begin

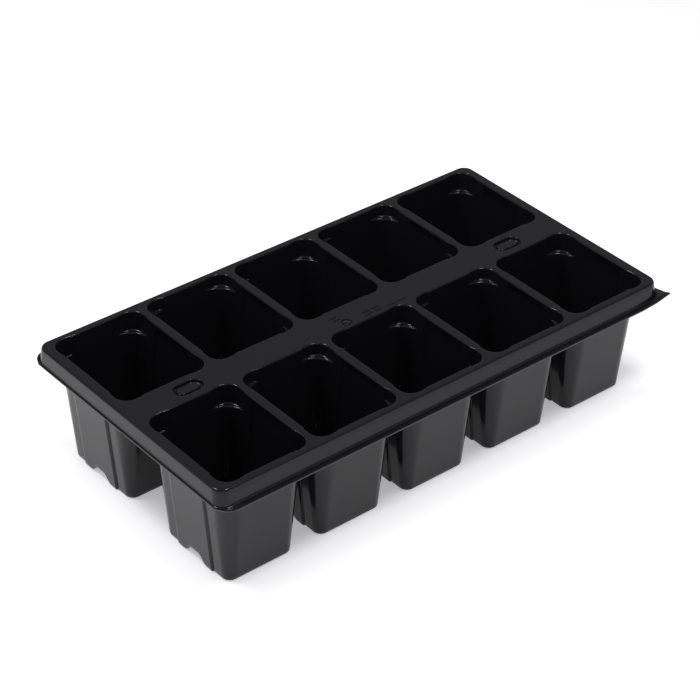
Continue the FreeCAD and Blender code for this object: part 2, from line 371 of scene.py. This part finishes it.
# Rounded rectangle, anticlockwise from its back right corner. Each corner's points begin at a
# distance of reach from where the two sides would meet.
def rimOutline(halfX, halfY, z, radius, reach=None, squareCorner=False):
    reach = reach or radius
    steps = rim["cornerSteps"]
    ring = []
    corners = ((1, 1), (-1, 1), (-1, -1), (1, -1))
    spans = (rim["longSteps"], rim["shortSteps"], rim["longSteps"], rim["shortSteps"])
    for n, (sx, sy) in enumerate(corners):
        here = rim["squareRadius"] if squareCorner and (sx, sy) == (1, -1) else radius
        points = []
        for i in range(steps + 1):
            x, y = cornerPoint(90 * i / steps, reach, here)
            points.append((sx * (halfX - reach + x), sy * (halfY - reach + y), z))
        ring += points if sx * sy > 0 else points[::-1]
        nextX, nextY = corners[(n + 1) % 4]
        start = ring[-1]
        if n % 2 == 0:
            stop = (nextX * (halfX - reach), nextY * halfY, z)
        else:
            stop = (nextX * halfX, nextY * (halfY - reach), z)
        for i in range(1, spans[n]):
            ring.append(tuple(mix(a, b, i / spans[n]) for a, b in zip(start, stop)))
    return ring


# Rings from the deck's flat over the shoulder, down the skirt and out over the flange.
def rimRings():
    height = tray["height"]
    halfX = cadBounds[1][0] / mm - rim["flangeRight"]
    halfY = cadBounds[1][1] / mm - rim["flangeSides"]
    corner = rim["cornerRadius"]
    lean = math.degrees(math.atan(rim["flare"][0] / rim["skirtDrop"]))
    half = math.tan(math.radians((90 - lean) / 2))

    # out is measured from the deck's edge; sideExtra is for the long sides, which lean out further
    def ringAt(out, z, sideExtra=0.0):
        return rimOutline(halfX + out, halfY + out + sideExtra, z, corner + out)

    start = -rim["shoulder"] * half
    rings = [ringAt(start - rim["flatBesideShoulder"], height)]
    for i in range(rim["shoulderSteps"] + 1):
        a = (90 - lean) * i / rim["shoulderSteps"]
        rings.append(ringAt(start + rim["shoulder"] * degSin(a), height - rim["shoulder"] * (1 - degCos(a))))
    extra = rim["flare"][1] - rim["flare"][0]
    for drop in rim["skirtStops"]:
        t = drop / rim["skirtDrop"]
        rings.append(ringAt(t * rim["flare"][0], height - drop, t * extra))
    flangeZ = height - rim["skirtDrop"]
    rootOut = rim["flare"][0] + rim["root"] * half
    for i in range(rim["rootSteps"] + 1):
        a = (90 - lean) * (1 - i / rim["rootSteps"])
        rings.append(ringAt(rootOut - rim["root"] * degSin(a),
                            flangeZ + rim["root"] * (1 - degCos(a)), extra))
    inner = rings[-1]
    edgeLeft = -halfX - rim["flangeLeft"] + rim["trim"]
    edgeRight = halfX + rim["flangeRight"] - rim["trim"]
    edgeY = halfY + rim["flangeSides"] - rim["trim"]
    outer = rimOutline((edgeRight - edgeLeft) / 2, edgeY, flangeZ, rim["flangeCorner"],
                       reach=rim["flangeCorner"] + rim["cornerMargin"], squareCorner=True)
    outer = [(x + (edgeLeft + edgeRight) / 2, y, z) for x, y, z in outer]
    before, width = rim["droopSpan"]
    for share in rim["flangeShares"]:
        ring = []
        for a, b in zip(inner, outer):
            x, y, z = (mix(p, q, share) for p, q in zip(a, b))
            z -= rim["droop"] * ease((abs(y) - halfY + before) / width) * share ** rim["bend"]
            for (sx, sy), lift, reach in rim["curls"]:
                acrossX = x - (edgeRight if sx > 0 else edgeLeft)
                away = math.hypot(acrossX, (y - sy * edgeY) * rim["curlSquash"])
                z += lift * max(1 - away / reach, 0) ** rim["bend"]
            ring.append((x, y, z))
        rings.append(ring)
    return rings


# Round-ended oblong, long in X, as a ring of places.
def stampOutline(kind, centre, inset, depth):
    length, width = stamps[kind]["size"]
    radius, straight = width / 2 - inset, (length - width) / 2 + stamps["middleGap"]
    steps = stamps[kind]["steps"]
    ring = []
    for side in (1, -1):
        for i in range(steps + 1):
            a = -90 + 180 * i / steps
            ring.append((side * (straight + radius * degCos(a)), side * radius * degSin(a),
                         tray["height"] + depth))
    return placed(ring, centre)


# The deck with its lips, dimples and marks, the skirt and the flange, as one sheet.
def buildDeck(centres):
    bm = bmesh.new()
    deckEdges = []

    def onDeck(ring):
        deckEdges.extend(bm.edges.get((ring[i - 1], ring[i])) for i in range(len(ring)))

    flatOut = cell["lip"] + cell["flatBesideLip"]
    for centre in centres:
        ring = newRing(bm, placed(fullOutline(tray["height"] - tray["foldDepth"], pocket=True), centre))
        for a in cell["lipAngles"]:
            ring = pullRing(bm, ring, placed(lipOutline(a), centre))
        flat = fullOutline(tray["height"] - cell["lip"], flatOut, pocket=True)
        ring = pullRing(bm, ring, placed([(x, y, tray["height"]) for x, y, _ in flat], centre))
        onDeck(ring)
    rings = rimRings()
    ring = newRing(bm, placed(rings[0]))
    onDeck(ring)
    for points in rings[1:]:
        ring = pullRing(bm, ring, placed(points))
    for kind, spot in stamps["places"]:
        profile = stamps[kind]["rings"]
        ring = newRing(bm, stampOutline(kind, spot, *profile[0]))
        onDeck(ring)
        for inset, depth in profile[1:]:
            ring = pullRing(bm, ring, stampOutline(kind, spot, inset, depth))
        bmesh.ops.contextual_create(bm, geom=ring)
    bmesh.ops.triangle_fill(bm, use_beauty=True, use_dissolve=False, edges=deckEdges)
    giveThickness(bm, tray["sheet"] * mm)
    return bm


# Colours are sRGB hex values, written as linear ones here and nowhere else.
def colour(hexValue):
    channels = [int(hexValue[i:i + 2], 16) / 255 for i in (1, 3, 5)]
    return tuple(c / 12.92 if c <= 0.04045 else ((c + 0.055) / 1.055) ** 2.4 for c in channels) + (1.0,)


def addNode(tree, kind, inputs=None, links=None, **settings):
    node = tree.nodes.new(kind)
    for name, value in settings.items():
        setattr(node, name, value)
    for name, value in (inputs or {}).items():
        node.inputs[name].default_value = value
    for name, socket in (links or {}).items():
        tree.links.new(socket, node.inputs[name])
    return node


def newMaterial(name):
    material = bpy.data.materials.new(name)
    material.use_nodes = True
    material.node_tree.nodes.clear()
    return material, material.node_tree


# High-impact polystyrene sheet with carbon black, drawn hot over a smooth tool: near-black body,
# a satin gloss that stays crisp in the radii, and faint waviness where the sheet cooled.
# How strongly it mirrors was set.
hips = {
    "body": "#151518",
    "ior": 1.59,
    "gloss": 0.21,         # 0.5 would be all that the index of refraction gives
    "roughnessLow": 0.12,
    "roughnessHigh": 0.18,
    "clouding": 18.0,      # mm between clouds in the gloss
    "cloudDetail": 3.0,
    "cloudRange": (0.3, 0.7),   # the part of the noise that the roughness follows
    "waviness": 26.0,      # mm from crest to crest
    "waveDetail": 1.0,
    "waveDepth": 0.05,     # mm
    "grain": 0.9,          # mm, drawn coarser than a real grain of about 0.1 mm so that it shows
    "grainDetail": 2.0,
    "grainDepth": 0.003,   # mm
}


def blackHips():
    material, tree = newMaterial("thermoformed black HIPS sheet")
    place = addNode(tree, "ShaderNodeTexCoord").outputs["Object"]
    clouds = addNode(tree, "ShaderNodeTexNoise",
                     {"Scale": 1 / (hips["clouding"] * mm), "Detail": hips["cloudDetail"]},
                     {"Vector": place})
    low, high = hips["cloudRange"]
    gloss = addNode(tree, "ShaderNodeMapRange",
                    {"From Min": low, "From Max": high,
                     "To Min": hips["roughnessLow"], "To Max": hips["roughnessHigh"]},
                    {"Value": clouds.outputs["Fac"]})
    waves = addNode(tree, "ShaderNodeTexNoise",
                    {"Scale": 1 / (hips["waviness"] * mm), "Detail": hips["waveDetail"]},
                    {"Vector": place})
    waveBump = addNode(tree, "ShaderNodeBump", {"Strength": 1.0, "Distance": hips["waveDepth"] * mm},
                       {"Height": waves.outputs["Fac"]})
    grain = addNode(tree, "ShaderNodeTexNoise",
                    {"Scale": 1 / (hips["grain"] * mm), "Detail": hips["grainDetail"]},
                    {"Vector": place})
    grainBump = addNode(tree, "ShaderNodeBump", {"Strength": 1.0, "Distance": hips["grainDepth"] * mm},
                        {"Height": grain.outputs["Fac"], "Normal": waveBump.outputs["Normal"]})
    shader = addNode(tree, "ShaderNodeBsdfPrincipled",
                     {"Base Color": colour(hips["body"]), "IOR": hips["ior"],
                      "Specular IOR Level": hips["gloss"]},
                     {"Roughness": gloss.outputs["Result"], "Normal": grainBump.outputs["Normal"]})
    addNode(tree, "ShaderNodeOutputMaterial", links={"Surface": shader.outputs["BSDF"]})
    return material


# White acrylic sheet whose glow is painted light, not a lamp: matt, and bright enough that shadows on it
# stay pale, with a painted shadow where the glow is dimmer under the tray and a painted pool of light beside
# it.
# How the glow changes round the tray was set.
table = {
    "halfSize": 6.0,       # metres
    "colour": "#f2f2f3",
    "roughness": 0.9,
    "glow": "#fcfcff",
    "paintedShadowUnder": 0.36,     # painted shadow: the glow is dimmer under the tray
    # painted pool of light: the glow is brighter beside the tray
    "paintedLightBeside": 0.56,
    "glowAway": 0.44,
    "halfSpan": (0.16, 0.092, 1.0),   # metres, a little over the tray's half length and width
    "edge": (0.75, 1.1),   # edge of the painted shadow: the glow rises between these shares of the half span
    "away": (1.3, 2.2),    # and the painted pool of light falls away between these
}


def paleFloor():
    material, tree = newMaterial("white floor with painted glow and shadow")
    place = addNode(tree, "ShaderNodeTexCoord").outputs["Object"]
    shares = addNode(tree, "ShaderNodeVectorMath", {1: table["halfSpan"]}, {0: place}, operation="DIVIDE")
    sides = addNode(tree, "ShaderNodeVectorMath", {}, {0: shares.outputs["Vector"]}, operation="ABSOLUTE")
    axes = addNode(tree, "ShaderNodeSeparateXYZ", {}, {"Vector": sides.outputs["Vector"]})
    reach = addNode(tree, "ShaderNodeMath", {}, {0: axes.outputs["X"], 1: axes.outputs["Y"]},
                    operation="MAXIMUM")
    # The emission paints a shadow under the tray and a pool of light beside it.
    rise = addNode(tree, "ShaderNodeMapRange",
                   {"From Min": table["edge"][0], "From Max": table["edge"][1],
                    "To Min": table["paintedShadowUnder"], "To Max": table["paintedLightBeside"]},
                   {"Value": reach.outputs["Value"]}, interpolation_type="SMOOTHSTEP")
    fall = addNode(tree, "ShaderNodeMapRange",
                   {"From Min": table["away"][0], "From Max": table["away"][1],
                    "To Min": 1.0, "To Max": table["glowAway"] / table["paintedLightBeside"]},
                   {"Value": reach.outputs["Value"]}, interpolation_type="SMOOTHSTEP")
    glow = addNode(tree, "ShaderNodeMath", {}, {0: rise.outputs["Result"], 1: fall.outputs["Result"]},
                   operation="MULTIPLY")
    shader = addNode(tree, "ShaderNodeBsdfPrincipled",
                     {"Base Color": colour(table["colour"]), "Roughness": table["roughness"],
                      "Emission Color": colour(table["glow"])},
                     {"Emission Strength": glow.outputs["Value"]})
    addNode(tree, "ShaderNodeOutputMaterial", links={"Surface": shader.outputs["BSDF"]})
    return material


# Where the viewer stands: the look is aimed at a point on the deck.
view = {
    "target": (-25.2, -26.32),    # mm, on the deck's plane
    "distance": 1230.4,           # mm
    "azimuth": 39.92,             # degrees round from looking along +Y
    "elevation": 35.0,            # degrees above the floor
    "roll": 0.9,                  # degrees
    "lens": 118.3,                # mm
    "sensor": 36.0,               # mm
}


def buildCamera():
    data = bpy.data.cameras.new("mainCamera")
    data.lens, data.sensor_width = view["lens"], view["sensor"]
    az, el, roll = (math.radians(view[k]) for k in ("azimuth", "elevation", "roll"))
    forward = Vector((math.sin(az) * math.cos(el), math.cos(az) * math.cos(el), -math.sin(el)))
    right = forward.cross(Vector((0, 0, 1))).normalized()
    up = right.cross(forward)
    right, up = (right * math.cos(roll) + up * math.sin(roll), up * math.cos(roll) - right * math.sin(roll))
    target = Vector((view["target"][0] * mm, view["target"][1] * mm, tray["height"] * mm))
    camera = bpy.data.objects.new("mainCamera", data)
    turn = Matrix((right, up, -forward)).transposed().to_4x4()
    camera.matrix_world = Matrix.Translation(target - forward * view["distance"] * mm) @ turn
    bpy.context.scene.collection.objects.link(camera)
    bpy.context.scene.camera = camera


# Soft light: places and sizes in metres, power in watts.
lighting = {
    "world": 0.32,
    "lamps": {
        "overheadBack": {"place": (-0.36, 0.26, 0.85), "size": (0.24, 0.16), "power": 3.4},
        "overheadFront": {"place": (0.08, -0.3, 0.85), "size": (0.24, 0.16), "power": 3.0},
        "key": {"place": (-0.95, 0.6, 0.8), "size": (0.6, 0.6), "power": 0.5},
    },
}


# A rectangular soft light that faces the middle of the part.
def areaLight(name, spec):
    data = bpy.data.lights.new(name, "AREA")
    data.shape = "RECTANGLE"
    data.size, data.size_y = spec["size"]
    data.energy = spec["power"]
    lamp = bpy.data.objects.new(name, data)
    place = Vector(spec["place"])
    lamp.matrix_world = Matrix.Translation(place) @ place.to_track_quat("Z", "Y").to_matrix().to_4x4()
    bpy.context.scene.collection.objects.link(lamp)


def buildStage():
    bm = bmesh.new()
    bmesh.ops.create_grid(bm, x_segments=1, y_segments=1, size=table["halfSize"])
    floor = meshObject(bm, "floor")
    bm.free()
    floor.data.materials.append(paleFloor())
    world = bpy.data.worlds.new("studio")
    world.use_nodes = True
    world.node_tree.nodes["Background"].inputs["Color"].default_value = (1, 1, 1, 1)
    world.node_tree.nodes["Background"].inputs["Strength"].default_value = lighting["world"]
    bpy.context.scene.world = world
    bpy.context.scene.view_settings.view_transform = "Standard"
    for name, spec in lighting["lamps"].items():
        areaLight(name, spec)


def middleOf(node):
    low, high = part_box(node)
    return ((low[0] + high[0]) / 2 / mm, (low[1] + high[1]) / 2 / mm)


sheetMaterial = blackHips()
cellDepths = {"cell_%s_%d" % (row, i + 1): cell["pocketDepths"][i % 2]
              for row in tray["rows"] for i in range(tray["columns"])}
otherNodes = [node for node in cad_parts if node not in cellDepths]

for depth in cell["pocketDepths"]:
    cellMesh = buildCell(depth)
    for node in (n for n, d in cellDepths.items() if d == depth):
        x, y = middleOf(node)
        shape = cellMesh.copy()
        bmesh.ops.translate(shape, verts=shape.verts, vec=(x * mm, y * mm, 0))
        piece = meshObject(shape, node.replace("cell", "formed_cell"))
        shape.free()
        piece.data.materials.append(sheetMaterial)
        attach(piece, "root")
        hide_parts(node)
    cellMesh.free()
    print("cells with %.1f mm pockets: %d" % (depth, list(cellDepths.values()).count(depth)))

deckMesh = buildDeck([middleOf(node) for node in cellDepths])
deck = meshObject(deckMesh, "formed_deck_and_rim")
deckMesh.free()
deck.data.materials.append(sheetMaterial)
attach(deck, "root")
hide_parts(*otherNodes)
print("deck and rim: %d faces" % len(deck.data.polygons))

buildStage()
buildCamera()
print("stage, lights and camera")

end

» **WHAT THE EXERCISE ASKS**:
Copy every line of the material in which the word "otherNodes" occurs.

» **WRITTEN RESPONSE**:
otherNodes = [node for node in cad_parts if node not in cellDepths]
hide_parts(*otherNodes)